Journal of Physical Chemistry A, Vol.115, No.15, 3497-3508, 2011
Investigation of Uranyl Nitrate Ion Pairs Complexed with Amide Ligands Using Electrospray Ionization Ion Trap Mass Spectrometry and Density Functional Theory
Ion populations formed from electrospray of uranyl nitrate solutions containing different amides vary depending on ligand nucleophilicity and steric crowding at the metal center. The most abundant species were ion pair complexes having the general formula [UO2(NO3)(amide)(n=2,3)](+); however, singly charged complexes containing the amide conjugate base and reduced uranyl UO2+ were also formed as were several doubly charged species.

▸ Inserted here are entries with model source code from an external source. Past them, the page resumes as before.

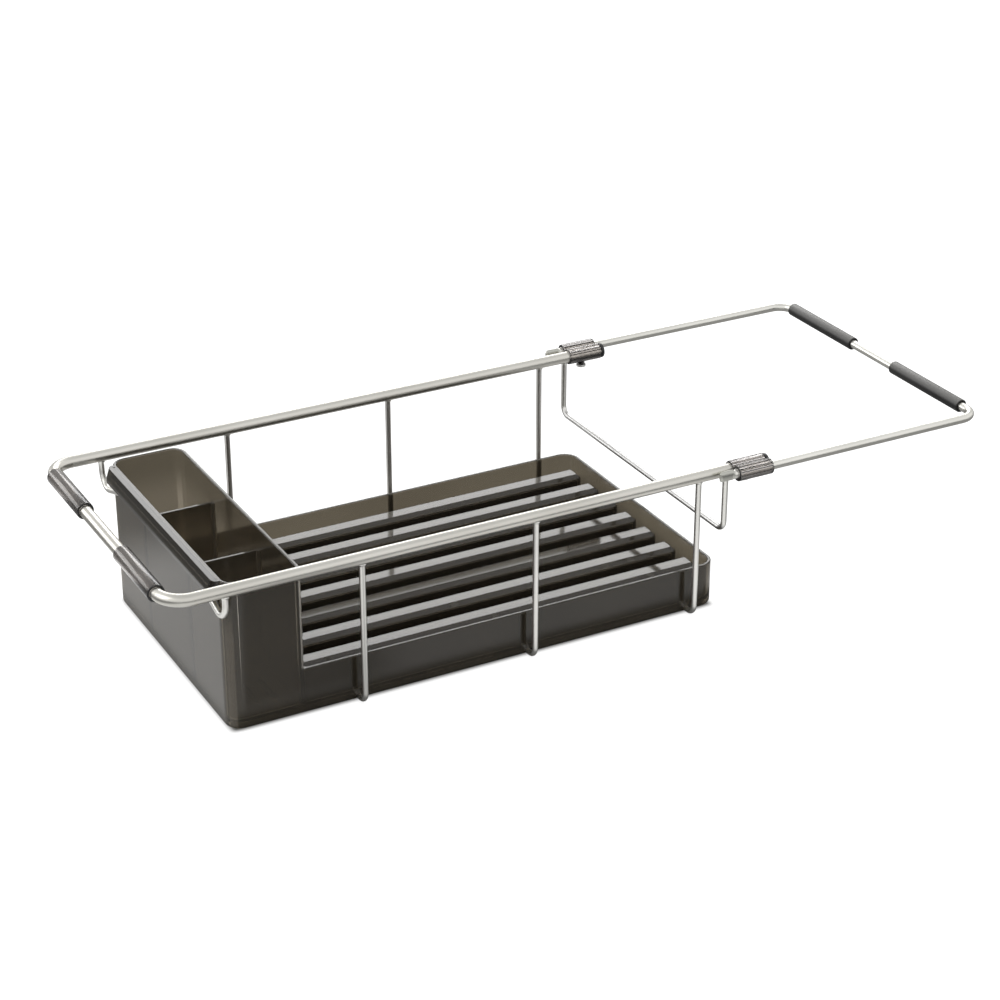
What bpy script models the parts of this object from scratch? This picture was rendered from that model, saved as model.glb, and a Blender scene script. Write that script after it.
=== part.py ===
# Extendable dish drainer that spans a sink: a steel tube frame with a sliding extension rod carries a
# smoke plastic tray with a cutlery holder.
# Lengths are in metres. The pieces are drawn about the left bar: x runs from its centreline towards the
# extension, y from the near side (-) to the far side (+), and z = 0 is the plane of the frame's tube.
# An empty then carries them all, so that the origin is below the middle of the extended drainer.
from math import cos, pi, radians, sin, tan

import bmesh
import bpy
from mathutils import Vector

# Gaps
seat_gap = 0.0003
slide_gap = 0.0003
overrun = 0.002

# Main frame: a U of steel tube, open to the right
gauge = 0.248
frame_length = 0.4835
tube_radius = 0.00475
tube_wall = 0.0009
tube_bend = 0.0195

# Wires welded under the tube
wire_radius = 0.00225
wire_bend = 0.008
cradle_drop = 0.1178
cradle_first = 0.1463
cradle_end_space = 0.0263
cradle_count = 3
tie_space = 0.00095
tie_drop = 0.0509

# Hooks at the ends of the bar that the tray's lip clips over
hook_dip = 0.018
hook_ramp = 0.056
hook_bend = 0.012

# Plastic sleeves on the left bar, which rest on the sink's rim
left_sleeve_radius = 0.0066
left_sleeve_length = 0.067
left_sleeve_on_bend = 0.0005

# Extension: a U of steel rod that slides in the clamps, outside the tube
rod_radius = 0.0035
rod_bend = 0.0145
rod_offset = 0.01025
rod_rise = 0.0007
extension_out = 0.1965
stop_length = 0.0125
stop_height = 0.0084
stop_thickness = 0.0038
stop_neck = 0.0028

# Plastic sleeves on the extension's end bar
end_sleeve_radius = 0.0054
end_sleeve_length = 0.0895
end_sleeve_gap = 0.0005
end_sleeve_near_space = 0.006
end_sleeve_on_bend = 0.0027

# Clamps that hold the tube and guide the rod
clamp_length = 0.030
clamp_tube_wall = 0.00175
clamp_rod_wall = 0.0026
clamp_rod_inset = 0.0005
boss_radius = 0.003
boss_height = 0.0020
boss_place = 0.0131
screw_radius = 0.0016
screw_clearance = 0.0003
screw_head_radius = 0.0040
screw_head_height = 0.0022
screw_tip = 0.0012

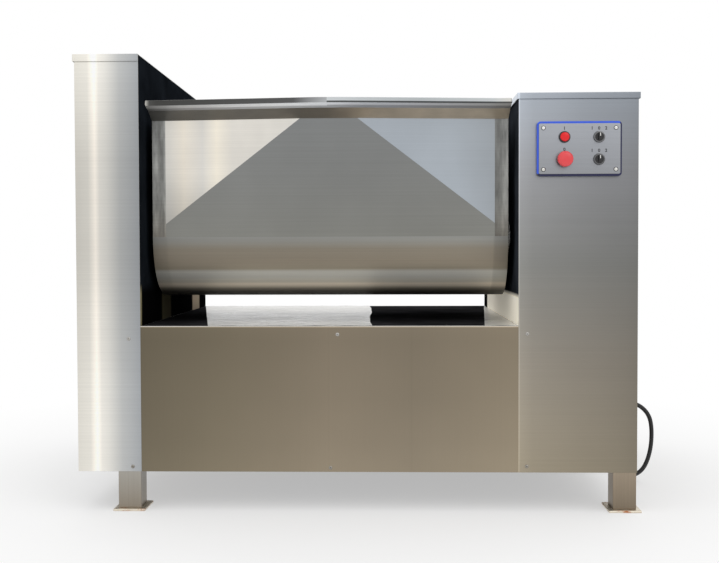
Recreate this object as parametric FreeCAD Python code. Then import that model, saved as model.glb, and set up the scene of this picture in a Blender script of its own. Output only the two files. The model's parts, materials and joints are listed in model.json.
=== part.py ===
"""Twin-shaft tilting trough meat mixer, modelled piece by piece.

Millimetres, +Z up, front towards -Y, the floor at Z = 0. The origin is the bottom centre of the
machine without its power cable. Two upright columns carry a folded double trough between them. The
left column holds the chain that turns the front mixing shaft, and two gears in a chamber at the left
end of the trough pass the turn on to the rear shaft. The right column holds the tilt drive, the
electrical box and the control plate.
"""
import FreeCAD, Part
import math
import os

V = FreeCAD.Vector

# Columns, bay and heights
LEFT_COLUMN_WIDTH = 166.0
BAY_WIDTH = 977.0
RIGHT_COLUMN_WIDTH = 304.0
COLUMN_DEPTH = 960.0
SKIRT_HEIGHT = 102.0
DECK_HEIGHT = 481.0
LEFT_TOP = 1183.0
RIGHT_TOP = 1076.0
SHEET = 1.5
CAP_OVERHANG = 4.0
LEFT_CAP_SKIRT = 19.0
RIGHT_CAP_SKIRT = 16.0
SEAT = 0.3
SHAFT_HOLE_GAP = 3.0
VENT_COUNT = 8
VENT_LENGTH = 120.0
VENT_WIDTH = 8.0
VENT_PITCH = 22.0

# Legs and base frame
LEG_TUBE = 60.0
LEG_WALL = 3.0
FOOT_OVERHANG = 12.0
FOOT_BACK_OVERHANG = 24.0
FOOT_THICKNESS = 6.0
RAIL_TUBE = 40.0
RAIL_WALL = 2.5
BEARING_PLATE = 12.0
BEARING_PLATE_HEIGHT = 300.0
SHELF_THICKNESS = 8.0
SHELF_EDGE_GAP = 10.0
BEARING_CORNER = 23.75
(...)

The formamide experiment produced the greatest diversity of species resulting from weaker amide binding, leading to dissociation and subsequent solvent coordination or metal reduction. Experiments using methyl formamide, dimethyl formamide, acetamide, and methyl acetamide produced ion pair and doubly charged complexes that were more abundant and less abundant complexes containing solvent or reduced uranyl. This pattern is reversed in the dimethylacetamide experiment, which displayed lower, abundance do ably charged complexes, but augmented reduced uranyl complexes. DFT investigations of the tris-amide ion pair complexes showed that interligand repulsion distorts the amide ligands out of the uranyl equatorial plane and that complex stabilities do not increase with increasing amide nucleophilicity. Elimination of an amide ligand largely relieves the interligand repulsion, and the remaining amide ligands become closely aligned with the equatorial plane in the structures of the bis-amide ligands. The studies show that the phenomenological distribution of coordination complexes in a metal-ligand electrospray experiment is a function of both ligand nucleophilicity and interligand repulsion and that the latter factor begins exerting influence even in the case of relatively small ligands like the substituted methyl-formamide and methyl-acetamide ligands.